Some ways to do this are:
- Give them a free gift as a “thank you”
- Get some face time: try to understand who they are and what draws them to your company.
- Look for similarities and differences across your fan base.
- Read your comments online and try to fix the negative reviews.
Ultimately, both of these are learning lessons. And you’re going to make some mistakes in both fields (I certainly have). But the sooner you turn these actions around, the sooner you can get your business back on track.
3. Ask yourself if your intended actions will build or hurt your brand.
As I previously mentioned, you might be thinking of adding a new product or service line. But before you do, it’s important to ask yourself if it will help your company’s image or hurt it.
When thinking about your brand, it’s important to think about how you look to your customers. As Adam Kleinberg wrote for Entrepreneur back in 2013:
“In the mind of the customer, you get to be one thing. One...You don't get to be five things. You don't get to be three. If you say you are three things to your customer, you are saying you are nothing. If you say you are three things that your competitors already say they are, you are saying you are less than nothing. Your one thing is the unique value that your brand delivers. Volvo keeps you safe. IBM is building a smarter planet. 7-Up is the uncola.”
He continues with:
“Your customer doesn't care what you want to be. They simply walk through life and perceive things. They don't perceive you a certain way because they're being difficult. They're doing it because they are humans and that's what people do. Just like people make impressions on other people, so do companies.”
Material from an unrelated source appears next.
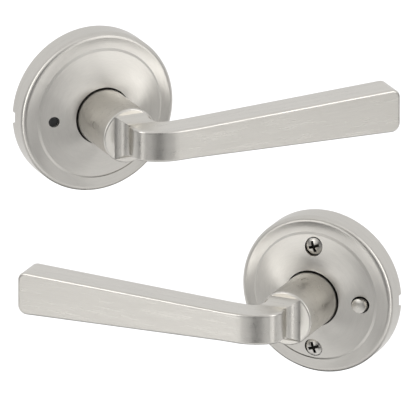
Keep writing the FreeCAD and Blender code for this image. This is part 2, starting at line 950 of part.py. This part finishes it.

You really should go read the article. Every word is gold. Here’s the link again.
The point is that as you grow, your customers will know you for one thing and one thing only.
KFC sells chicken and only chicken. So some customers might go there instead of McDonald’s if they want chicken nuggets. It makes sense—why go to a burger place when you want chicken?
Coca Cola sells soda. They’ve done so for a long time and have become the unparalleled industry leaders. They haven’t tried to break into making food because they know that would confuse the customers.
You can see that some of the best brands in the world stick to one thing. They don’t open their doors to tons of new ideas because they know it will confuse their customers.
That’s the power of focus. When you zoom in on one aspect of the market you can become the unquestionable leader that is known for what you do.
An example of a brand fragmenting is Apple. They started off selling computers that were easy to use and accessible to everyone. They focused on simplicity for the common man—and as they expanded into more products, this core concept remained.
Now however, as their products get more complicated and they’re less focused on providing a high quality product (like shortening the battery life of their phones) their customers are getting frustrated and it’s becoming harder to understand just what exactly they’re selling. Is it computers? Is it phones? Is it watches? Is it a simple operating system? Is in meant for the common person?
Overall, whatever you do should reinforce your brand’s mission and identity, rather than splitting it off.
Overall, your business is your business and you can do whatever you want. But by focusing on your foundation and core values, you can actually create a lot more room for expansion and growth than you think.